● **WHAT IS BEING ASKED**: From the listing, collect all lines containing the word "Write".

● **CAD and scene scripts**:
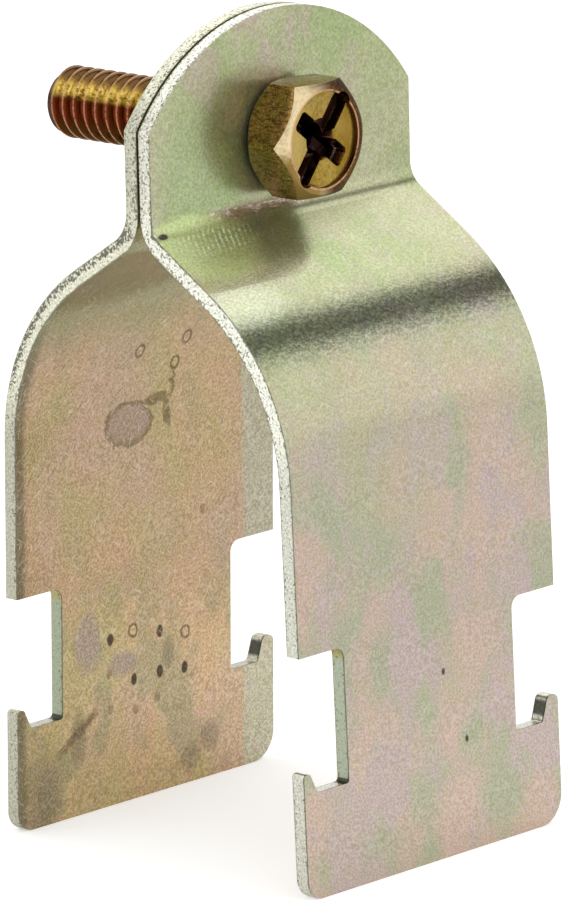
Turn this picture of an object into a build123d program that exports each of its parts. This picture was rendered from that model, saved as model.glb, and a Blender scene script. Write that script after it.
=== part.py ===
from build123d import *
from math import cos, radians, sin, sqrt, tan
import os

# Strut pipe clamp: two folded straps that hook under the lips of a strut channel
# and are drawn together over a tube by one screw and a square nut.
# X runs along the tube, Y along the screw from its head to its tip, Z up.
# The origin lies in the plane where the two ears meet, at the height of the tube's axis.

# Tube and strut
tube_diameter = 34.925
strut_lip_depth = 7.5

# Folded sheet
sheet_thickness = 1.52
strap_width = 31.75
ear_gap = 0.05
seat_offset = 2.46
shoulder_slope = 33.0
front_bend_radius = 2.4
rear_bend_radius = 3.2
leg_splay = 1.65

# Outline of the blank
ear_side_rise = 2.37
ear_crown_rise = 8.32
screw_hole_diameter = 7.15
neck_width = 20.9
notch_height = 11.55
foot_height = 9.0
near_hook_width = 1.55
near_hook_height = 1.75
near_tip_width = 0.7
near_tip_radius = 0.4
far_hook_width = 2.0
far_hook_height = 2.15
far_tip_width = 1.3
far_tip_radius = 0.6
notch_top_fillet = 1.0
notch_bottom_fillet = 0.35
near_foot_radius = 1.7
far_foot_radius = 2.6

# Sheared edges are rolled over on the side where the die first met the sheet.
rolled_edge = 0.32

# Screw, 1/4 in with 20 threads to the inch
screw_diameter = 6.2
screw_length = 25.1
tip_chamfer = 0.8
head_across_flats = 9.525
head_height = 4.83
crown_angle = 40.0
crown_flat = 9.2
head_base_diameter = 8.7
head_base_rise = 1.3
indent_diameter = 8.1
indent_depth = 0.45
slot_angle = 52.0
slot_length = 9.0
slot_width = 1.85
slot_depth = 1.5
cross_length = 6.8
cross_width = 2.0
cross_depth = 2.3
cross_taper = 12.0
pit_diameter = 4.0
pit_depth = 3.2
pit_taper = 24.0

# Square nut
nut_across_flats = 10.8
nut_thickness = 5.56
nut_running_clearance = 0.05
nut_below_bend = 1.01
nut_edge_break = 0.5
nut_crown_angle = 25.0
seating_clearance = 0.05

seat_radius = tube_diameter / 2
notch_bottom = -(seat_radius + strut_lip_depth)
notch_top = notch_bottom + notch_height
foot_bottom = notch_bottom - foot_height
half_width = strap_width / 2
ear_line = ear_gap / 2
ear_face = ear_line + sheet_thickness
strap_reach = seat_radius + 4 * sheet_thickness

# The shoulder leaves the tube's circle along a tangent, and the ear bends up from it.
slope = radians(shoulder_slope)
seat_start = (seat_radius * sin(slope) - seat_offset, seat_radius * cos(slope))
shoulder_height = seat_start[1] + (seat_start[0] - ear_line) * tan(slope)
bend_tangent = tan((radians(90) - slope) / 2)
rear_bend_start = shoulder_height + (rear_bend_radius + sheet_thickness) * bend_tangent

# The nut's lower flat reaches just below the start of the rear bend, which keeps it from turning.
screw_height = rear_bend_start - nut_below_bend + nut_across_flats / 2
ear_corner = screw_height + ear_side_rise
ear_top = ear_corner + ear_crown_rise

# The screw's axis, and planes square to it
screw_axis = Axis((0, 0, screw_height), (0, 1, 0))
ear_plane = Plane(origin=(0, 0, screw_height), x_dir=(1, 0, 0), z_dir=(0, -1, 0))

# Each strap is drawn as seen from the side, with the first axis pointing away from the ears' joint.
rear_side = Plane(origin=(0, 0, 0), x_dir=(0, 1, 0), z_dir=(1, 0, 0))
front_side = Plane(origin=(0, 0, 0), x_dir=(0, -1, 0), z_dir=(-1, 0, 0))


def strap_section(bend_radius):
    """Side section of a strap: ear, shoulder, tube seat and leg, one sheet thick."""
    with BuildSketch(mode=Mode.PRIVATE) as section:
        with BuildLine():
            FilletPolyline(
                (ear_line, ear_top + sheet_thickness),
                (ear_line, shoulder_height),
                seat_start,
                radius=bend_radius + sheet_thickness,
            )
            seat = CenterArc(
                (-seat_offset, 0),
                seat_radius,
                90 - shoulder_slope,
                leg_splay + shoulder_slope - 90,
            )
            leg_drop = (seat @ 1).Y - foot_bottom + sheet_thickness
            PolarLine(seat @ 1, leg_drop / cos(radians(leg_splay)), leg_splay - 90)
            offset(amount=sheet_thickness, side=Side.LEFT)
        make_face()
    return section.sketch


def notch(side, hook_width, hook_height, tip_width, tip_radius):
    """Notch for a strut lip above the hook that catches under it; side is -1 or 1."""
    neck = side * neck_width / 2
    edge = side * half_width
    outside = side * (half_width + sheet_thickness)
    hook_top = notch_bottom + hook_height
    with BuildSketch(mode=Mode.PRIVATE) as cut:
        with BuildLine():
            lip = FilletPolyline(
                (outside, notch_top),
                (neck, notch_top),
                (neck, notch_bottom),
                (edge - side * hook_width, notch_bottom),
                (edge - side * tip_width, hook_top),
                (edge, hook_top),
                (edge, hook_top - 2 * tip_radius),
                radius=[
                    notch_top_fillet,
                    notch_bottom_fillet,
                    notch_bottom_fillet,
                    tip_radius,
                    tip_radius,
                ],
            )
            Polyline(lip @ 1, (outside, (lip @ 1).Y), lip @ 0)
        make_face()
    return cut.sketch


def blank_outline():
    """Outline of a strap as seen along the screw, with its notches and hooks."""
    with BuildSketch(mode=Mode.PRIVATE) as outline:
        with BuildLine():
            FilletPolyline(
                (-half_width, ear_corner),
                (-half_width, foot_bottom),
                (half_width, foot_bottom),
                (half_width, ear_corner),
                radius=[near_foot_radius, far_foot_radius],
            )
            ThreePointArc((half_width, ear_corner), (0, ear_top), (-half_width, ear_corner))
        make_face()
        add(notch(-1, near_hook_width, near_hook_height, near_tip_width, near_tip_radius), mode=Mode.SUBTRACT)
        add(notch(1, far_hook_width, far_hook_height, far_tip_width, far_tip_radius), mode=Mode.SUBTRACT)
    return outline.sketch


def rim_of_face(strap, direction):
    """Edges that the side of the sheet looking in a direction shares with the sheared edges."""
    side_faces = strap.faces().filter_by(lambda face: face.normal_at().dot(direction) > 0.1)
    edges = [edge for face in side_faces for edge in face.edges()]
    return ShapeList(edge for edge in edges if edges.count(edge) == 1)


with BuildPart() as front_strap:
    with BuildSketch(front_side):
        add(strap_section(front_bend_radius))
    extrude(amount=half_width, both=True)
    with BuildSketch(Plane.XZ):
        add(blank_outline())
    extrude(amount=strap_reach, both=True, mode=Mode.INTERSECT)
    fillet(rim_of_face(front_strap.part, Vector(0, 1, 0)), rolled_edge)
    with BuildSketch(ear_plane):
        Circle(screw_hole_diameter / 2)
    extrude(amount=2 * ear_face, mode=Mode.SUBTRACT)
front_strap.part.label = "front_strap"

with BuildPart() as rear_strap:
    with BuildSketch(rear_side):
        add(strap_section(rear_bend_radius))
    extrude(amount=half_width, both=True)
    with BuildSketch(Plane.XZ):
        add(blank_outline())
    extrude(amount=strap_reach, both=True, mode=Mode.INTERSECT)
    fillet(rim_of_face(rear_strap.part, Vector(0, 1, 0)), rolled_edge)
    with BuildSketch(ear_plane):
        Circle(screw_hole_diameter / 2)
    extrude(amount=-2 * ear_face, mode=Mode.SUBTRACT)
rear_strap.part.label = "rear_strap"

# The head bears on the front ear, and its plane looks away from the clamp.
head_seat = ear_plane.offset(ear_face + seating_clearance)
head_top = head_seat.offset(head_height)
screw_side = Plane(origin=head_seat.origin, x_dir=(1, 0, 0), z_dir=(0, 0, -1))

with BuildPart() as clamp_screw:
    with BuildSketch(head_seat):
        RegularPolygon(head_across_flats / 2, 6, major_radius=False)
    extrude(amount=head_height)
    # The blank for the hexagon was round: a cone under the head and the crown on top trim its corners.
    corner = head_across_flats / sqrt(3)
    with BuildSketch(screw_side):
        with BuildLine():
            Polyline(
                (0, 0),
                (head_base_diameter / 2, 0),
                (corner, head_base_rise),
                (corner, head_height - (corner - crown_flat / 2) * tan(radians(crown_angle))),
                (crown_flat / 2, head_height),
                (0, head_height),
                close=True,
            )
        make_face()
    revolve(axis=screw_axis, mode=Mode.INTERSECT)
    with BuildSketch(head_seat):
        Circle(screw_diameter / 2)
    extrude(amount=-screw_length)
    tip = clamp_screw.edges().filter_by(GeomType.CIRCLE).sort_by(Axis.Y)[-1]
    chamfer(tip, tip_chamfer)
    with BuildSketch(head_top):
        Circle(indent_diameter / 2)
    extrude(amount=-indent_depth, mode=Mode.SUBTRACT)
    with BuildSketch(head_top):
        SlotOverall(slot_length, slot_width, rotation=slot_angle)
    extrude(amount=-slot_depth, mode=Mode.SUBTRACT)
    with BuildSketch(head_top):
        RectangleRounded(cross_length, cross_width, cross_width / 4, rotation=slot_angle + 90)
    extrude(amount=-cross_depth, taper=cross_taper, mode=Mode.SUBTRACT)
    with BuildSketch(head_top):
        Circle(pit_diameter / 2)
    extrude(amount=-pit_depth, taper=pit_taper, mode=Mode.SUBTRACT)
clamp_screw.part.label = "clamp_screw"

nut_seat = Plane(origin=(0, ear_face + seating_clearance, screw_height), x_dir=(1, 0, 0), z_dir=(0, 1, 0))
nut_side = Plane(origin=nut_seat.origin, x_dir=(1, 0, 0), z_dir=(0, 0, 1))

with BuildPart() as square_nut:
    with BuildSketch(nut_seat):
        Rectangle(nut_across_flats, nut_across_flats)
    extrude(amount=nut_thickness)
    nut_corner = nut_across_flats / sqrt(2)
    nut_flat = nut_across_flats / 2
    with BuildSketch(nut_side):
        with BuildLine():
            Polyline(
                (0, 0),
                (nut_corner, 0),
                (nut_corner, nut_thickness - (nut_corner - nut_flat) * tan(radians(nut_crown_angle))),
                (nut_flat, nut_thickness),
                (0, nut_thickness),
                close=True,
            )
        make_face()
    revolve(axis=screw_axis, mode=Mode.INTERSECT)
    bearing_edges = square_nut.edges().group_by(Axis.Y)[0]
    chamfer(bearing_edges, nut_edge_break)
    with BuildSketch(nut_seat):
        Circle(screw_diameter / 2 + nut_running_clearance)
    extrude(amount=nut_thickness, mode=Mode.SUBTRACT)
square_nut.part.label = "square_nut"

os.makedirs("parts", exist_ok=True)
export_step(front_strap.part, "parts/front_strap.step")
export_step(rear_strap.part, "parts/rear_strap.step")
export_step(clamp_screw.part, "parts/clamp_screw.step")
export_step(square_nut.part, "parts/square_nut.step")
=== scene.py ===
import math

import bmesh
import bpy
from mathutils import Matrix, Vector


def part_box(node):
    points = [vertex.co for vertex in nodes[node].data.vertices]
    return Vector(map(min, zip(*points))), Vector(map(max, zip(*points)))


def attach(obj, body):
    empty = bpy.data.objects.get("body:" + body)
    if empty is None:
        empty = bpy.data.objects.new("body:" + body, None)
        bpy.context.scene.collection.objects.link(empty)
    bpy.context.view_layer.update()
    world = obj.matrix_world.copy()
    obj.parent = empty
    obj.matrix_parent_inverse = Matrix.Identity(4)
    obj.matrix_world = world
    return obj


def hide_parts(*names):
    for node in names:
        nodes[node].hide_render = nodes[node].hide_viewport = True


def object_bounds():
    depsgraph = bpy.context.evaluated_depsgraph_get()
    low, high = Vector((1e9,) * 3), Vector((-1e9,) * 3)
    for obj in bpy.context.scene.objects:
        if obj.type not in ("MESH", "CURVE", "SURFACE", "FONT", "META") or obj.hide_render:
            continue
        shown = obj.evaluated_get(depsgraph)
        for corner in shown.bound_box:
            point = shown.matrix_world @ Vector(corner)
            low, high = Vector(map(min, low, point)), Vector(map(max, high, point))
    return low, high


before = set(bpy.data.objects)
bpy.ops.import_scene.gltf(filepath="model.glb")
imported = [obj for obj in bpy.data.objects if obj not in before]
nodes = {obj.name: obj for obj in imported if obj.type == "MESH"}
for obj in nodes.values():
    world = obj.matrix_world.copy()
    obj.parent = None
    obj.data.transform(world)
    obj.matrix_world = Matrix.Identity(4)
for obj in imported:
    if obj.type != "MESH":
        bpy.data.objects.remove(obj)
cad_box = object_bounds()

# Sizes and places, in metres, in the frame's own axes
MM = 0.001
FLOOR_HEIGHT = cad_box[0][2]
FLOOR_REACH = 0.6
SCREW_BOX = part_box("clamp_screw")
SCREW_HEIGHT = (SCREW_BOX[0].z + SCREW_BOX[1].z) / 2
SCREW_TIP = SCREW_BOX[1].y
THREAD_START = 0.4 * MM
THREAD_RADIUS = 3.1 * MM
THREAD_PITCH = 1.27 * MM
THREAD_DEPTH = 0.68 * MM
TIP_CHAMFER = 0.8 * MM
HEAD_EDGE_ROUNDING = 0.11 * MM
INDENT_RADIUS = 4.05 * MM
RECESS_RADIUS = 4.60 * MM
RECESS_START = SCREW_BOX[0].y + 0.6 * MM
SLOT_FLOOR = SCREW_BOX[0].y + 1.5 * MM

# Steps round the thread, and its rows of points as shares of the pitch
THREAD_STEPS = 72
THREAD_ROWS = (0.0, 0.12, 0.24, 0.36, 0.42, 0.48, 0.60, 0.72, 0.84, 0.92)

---

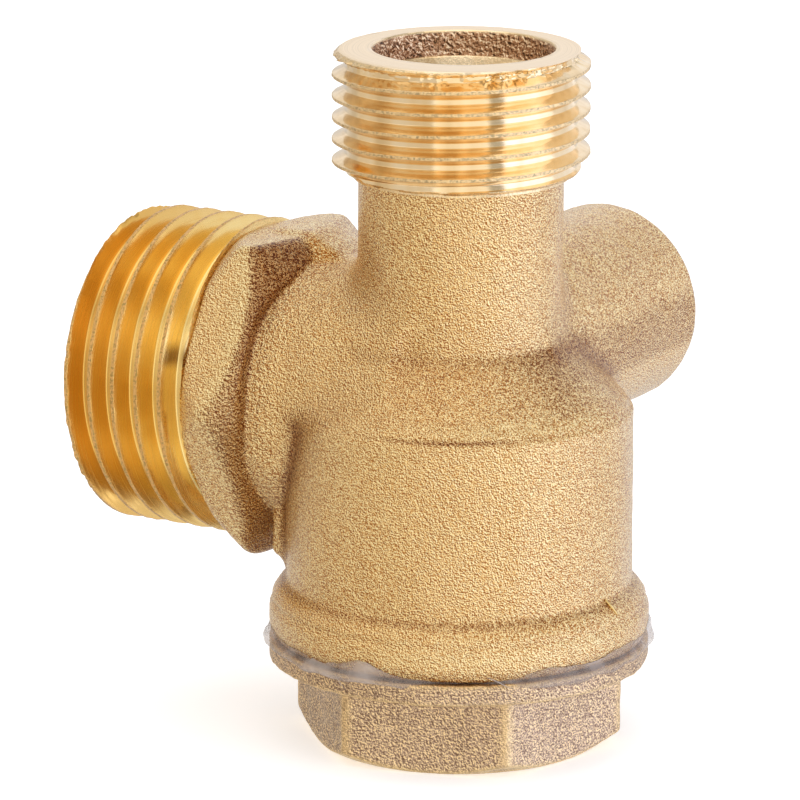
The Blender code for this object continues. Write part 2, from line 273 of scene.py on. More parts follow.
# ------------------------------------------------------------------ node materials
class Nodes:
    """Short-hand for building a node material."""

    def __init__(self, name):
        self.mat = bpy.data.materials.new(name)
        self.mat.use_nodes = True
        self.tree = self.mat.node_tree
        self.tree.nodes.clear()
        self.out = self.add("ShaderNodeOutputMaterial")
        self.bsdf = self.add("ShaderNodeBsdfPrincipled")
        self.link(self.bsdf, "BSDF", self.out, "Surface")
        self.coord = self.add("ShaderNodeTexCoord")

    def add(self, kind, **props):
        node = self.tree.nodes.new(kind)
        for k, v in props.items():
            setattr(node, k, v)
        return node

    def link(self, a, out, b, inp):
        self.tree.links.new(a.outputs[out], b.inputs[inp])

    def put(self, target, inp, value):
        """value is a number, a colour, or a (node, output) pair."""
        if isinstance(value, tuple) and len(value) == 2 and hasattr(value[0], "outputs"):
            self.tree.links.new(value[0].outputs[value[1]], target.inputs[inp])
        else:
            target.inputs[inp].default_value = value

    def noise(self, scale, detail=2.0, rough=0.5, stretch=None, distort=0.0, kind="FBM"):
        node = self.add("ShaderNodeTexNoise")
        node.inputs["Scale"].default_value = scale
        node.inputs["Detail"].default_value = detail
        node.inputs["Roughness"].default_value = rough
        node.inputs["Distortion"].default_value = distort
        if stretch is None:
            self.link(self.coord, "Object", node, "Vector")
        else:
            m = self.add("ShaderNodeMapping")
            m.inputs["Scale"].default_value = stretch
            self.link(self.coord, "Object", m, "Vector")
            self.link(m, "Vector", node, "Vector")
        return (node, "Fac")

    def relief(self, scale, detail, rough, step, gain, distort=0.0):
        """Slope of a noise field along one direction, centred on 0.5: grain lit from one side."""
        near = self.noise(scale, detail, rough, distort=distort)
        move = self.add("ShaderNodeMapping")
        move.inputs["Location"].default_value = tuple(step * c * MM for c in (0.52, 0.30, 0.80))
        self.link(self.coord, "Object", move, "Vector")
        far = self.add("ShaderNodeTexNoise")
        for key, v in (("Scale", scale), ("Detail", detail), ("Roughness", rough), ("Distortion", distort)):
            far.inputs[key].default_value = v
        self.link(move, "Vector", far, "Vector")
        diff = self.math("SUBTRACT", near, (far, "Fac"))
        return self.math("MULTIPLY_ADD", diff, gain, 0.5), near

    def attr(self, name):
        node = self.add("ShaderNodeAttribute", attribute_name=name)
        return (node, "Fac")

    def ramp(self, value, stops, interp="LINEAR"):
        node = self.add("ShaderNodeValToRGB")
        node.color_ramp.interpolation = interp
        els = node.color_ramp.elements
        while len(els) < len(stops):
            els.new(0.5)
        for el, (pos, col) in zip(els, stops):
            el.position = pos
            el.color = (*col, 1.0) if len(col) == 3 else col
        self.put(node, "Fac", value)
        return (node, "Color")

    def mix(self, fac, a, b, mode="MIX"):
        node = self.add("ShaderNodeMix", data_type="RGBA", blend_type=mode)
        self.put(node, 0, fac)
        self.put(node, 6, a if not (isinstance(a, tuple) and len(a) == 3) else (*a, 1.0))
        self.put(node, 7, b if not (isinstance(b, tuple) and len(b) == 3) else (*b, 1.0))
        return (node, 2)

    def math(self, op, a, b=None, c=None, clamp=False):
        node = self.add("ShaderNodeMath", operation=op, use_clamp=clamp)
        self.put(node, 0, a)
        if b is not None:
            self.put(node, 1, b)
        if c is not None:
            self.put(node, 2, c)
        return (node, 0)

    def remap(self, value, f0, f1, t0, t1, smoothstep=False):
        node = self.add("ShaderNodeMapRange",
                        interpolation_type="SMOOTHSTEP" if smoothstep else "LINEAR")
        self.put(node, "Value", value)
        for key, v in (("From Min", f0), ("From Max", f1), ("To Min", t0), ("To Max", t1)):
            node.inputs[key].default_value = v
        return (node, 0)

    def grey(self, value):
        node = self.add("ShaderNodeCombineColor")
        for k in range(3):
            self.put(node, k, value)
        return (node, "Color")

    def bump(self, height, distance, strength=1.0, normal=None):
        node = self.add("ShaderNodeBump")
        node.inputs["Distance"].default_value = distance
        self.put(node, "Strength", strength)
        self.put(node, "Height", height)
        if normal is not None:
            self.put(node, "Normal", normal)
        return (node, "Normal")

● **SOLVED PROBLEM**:
Turn this picture of an object into a build123d program that exports each of its parts. This picture was rendered from that model, saved as model.glb, and a Blender scene script. Write that script after it.
The Blender code for this object continues. Write part 2, from line 273 of scene.py on. More parts follow.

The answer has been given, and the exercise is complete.